◆ **Aim of the exercise**:
Reproduce the top of the data verbatim, through and including the line that contains "const FOOT_W = 210;".

◆ **Supplied data**:
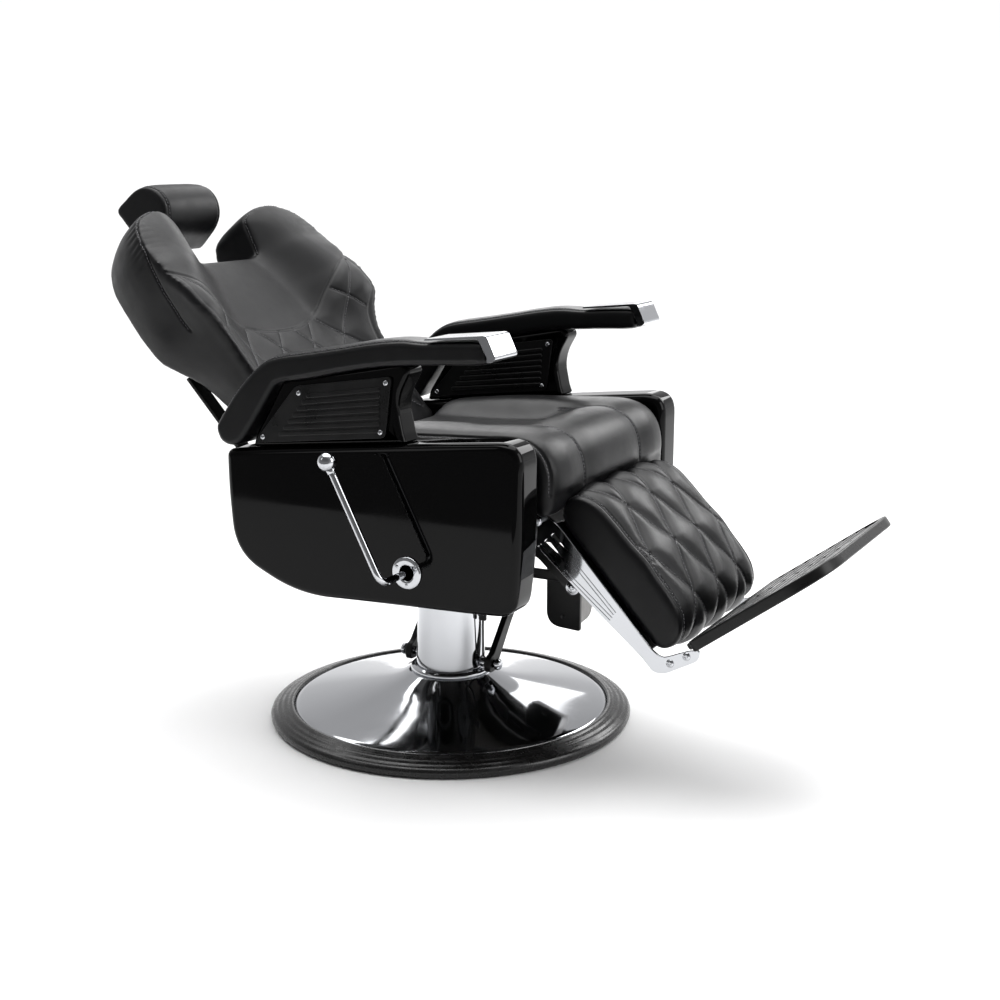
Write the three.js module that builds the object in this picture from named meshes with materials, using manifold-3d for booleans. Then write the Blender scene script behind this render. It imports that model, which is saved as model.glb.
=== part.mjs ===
// Hydraulic barber chair, in millimetres: +Z up, the sitter faces -Y, and the origin is on the
// swivel axis at floor level. "right" and "left" are the sitter's: right is the -X side.
import * as THREE from "three";
import { mergeVertices } from "three/addons/utils/BufferGeometryUtils.js";
import Module from "manifold-3d";

const wasm = await Module();
wasm.setup();

// ---------- driving dimensions ----------
const GAP = 0.3; // kept between pieces that touch
const SIDES = { right: -1, left: 1 };

const BASE_R = 340;
const COVER_R = 296;
const COVER_EDGE_Z = 28;
const COLLAR_R = 76;
const COLLAR_Z = 88;
const COLUMN_FOOT_R = 65;
const COLUMN_TOP_R = 57.5;
const COLUMN_TOP_Z = 335;
const CYLINDER_R = 48;
const RAM_R = 30;
const RAM_TOP_Z = 372;
const PUMP_SHAFT_Z = 109;
const PUMP_ARM_Y = 86;
const PEDAL = { x: 150, frontY: -199, backY: -127, bottomZ: 150, topZ: 286 };

const HUB_R = 46;
const FLANGE_Z = 400;
const FRAME_Z = FLANGE_Z + 8 + GAP;
const FRAME_H = 24;
const SIDE_PLATE_X = 240;
const PANEL_IN = 255;
const PANEL_OUT = 325;
const SEAT_SLOPE = 0.107; // rise of the seat box towards the front
const PANEL_TOP_Z = 567.5; // top line of a side panel at y = 0

const ARM_X = 292;
const ARM_W = 75;
const SUPPORT_W = 52;
const INSERT_T = 5;
const SCREW_R = 6;

const LEVER = { y: -107, z: 365, rodR: 6, reach: 405, ballY: -8, ballZ: 556, ballR: 16 };
const ESCUTCHEON_R = 27.5;
const ESCUTCHEON_HOLE_R = 13.5;

const BACK_PIVOT = { y: 175, z: 470 };
const BACK_RECLINE = 42.5; // degrees from upright, at rest
const BACK_SHAFT_R = 10;
const BRACKET_X = 168;
const LINK_PIN = { y: -40, z: -150 }; // from the back pivot, at rest
const STRUT = { x: 90, y: -22, z: -82, r: 14 }; // eye from the back pivot, at rest

const LEG_PIVOT = { y: -280, z: 445 };
const LEG_W = 182;
const LEG_BRACKET_X = 190;
const LINK_BOLT = { y: -333, z: 330 };
const LINK_X = 160;
const FOOT_W = 210;

const HEAD = { halfWidth: 84, bottom: 583, top: 691, front: 33, rear: 76, pivotY: 90, pivotZ: 637 };

// ---------- materials ----------
const look = (color, roughness, metalness) => new THREE.MeshStandardMaterial({ color, roughness, metalness });
const chrome = () => look(0xd8dadd, 0.08, 1);
const steel = () => look(0x9a9ca0, 0.35, 1);
const blackSteel = () => look(0x141414, 0.4, 0.3);
const castIron = () => look(0x2a2a2c, 0.6, 0.5);
const glossBlack = () => look(0x050505, 0.05, 0);
const blackPlastic = () => look(0x101010, 0.45, 0);
const rubber = () => look(0x1b1a1a, 0.7, 0);
const leatherette = () => look(0x17171a, 0.42, 0);
const plywood = () => look(0xa9824f, 0.7, 0);

// ---------- geometry helpers ----------
const chair = new THREE.Group();

function add(name, geometry, material, parent = chair) {
  const mesh = new THREE.Mesh(geometry, material);
  mesh.name = name;
  parent.add(mesh);
  return mesh;
}

// A closed outline whose corners [a, b, cut] are rounded by a curve that starts "cut" before each.
function outline(corners, cut) {
  const points = corners.map(([a, b]) => new THREE.Vector2(a, b));
  const shape = new THREE.Shape();
  points.forEach((corner, i) => {
    const before = points.at(i - 1);
    const after = points[(i + 1) % points.length];
    const room = 0.49 * Math.min(corner.distanceTo(before), corner.distanceTo(after));
    const reach = Math.min(corners[i][2] ?? cut, room);
    const start = corner.clone().add(before.clone().sub(corner).setLength(reach));
    const end = corner.clone().add(after.clone().sub(corner).setLength(reach));
    if (i === 0) shape.moveTo(start.x, start.y);
    else shape.lineTo(start.x, start.y);
    shape.quadraticCurveTo(corner.x, corner.y, end.x, end.y);
  });
  shape.closePath();
  return shape;
}

const circle = (a, b, r) => new THREE.Path().absarc(a, b, r, 0, 2 * Math.PI, true);

function disc(a, b, r) {
  const shape = new THREE.Shape();
  shape.absarc(a, b, r, 0, 2 * Math.PI, false);
  return shape;
}

// The outline of a flat link with round ends of radius r0 and r1 about two points.
function strap([a0, b0], [a1, b1], r0, r1) {
  const heading = Math.atan2(b1 - b0, a1 - a0);
  const shape = new THREE.Shape();
  shape.absarc(a0, b0, r0, heading + Math.PI / 2, heading + 1.5 * Math.PI, false);
  shape.absarc(a1, b1, r1, heading - Math.PI / 2, heading + Math.PI / 2, false);
  shape.closePath();
  return shape;
}

// An outline made solid between two depths, with its edges eased by "edge".
function slab(shape, from, to, edge, curveSegments = 4) {
  const geometry = new THREE.ExtrudeGeometry(shape, {
    depth: to - from - 2 * edge,
    bevelEnabled: edge > 0,
    bevelSize: edge,
    bevelThickness: edge,
    bevelOffset: -edge,
    bevelSegments: edge > 5 ? 2 : 1,
    curveSegments,
  });
  return geometry.translate(0, 0, from + edge);
}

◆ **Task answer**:
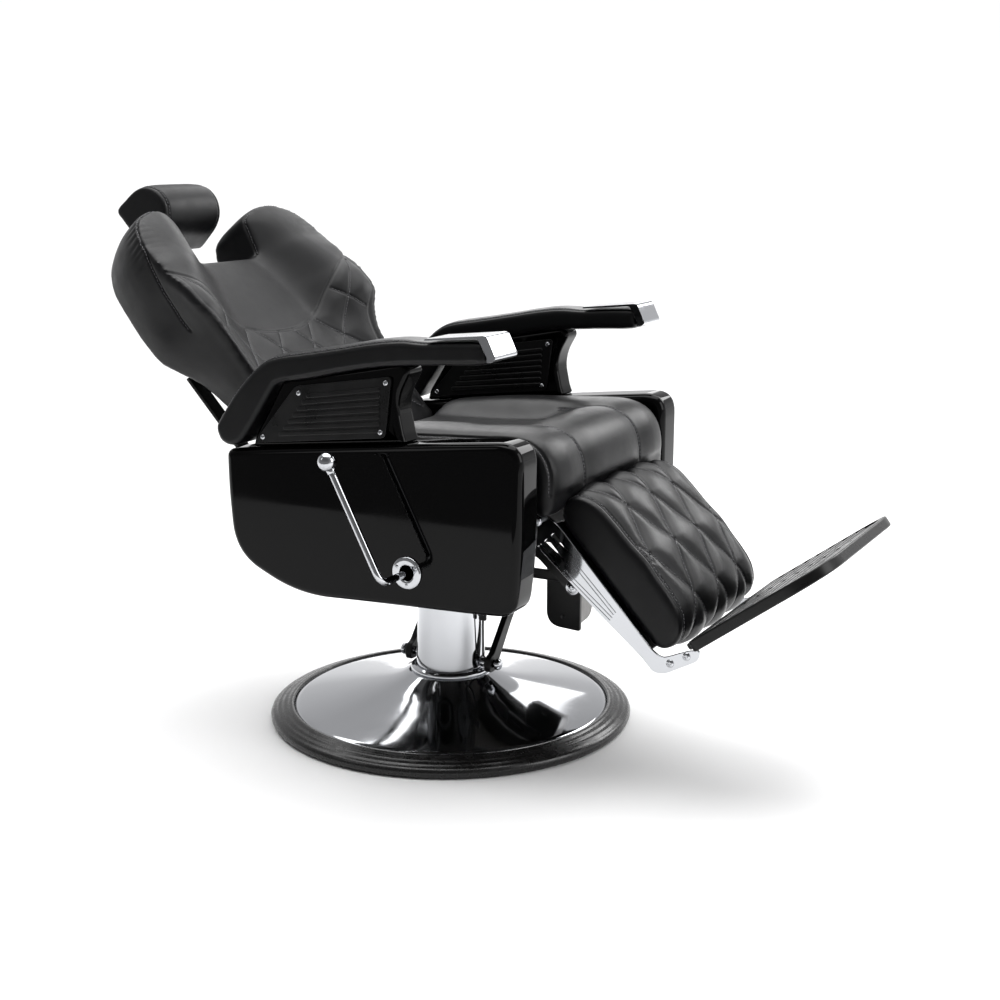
Write the three.js module that builds the object in this picture from named meshes with materials, using manifold-3d for booleans. Then write the Blender scene script behind this render. It imports that model, which is saved as model.glb.
=== part.mjs ===
// Hydraulic barber chair, in millimetres: +Z up, the sitter faces -Y, and the origin is on the
// swivel axis at floor level. "right" and "left" are the sitter's: right is the -X side.
import * as THREE from "three";
import { mergeVertices } from "three/addons/utils/BufferGeometryUtils.js";
import Module from "manifold-3d";

const wasm = await Module();
wasm.setup();

// ---------- driving dimensions ----------
const GAP = 0.3; // kept between pieces that touch
const SIDES = { right: -1, left: 1 };

const BASE_R = 340;
const COVER_R = 296;
const COVER_EDGE_Z = 28;
const COLLAR_R = 76;
const COLLAR_Z = 88;
const COLUMN_FOOT_R = 65;
const COLUMN_TOP_R = 57.5;
const COLUMN_TOP_Z = 335;
const CYLINDER_R = 48;
const RAM_R = 30;
const RAM_TOP_Z = 372;
const PUMP_SHAFT_Z = 109;
const PUMP_ARM_Y = 86;
const PEDAL = { x: 150, frontY: -199, backY: -127, bottomZ: 150, topZ: 286 };

const HUB_R = 46;
const FLANGE_Z = 400;
const FRAME_Z = FLANGE_Z + 8 + GAP;
const FRAME_H = 24;
const SIDE_PLATE_X = 240;
const PANEL_IN = 255;
const PANEL_OUT = 325;
const SEAT_SLOPE = 0.107; // rise of the seat box towards the front
const PANEL_TOP_Z = 567.5; // top line of a side panel at y = 0

const ARM_X = 292;
const ARM_W = 75;
const SUPPORT_W = 52;
const INSERT_T = 5;
const SCREW_R = 6;

const LEVER = { y: -107, z: 365, rodR: 6, reach: 405, ballY: -8, ballZ: 556, ballR: 16 };
const ESCUTCHEON_R = 27.5;
const ESCUTCHEON_HOLE_R = 13.5;

const BACK_PIVOT = { y: 175, z: 470 };
const BACK_RECLINE = 42.5; // degrees from upright, at rest
const BACK_SHAFT_R = 10;
const BRACKET_X = 168;
const LINK_PIN = { y: -40, z: -150 }; // from the back pivot, at rest
const STRUT = { x: 90, y: -22, z: -82, r: 14 }; // eye from the back pivot, at rest

const LEG_PIVOT = { y: -280, z: 445 };
const LEG_W = 182;
const LEG_BRACKET_X = 190;
const LINK_BOLT = { y: -333, z: 330 };
const LINK_X = 160;
const FOOT_W = 210;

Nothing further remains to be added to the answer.